You are expert multitaskers. While signing people in and printing visitor’s badges you are keeping an eye on the front door, the hallway to the restrooms, buzzing in the mail delivery clerk and authenticating service providers. On top of it you are often also tasked with monitoring the CCTV security system!
Behind your welcoming professional smile, you have over watch on access control and security. You deal with difficult people and are on the front line with regard to threats are other issues most aren’t even aware of.
Personal safety and situational awareness training for front desk professionals is often overlooked. Often, this is due to high turnover. In other instances, a lack of commitment to the position.
Yet it is imperative that employers give the front desk staff the respect and training they deserve. Important things employers need to consider with regard to training include:
- How will my front desk staff respond to a bomb threat? Will they evacuate immediately or will they stay calm and ask for additional information that will be helpful to the police?
- If violence erupts, will they attempt to intervene, or be a good witness and call police from a safe distance?
- If a hostile intruder breaches the lobby, what is the game plan? Do you have a Safe Room?

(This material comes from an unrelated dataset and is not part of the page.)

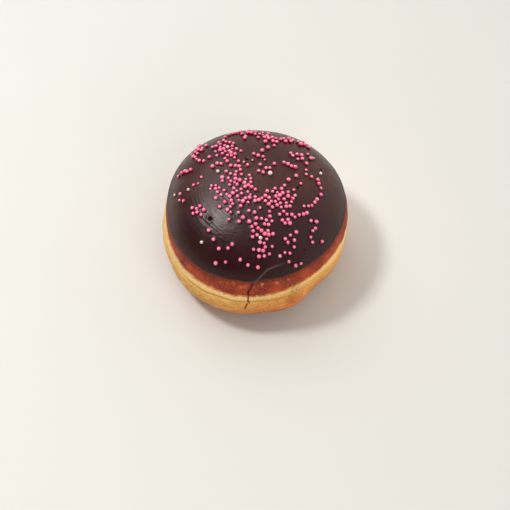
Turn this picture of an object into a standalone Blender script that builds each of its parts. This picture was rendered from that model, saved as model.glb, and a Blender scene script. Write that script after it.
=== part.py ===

- Domestic violence “spill over.” What is this, and how do you mitigate against it?
- Someone calls and attempts to “charm the front desk” into giving up private information. What does this look and sound like? What measures should your staff take?
These are but a few of the issues your front desk personnel must deal with. Reminding them that they are just that, front desk professionals, and empowering them to take charge of their environment is key.
These employees should be trained and empowered to act confidently, professionally, and decisively.
A secondary benefit to this is higher level of job satisfaction and less turnover at the position.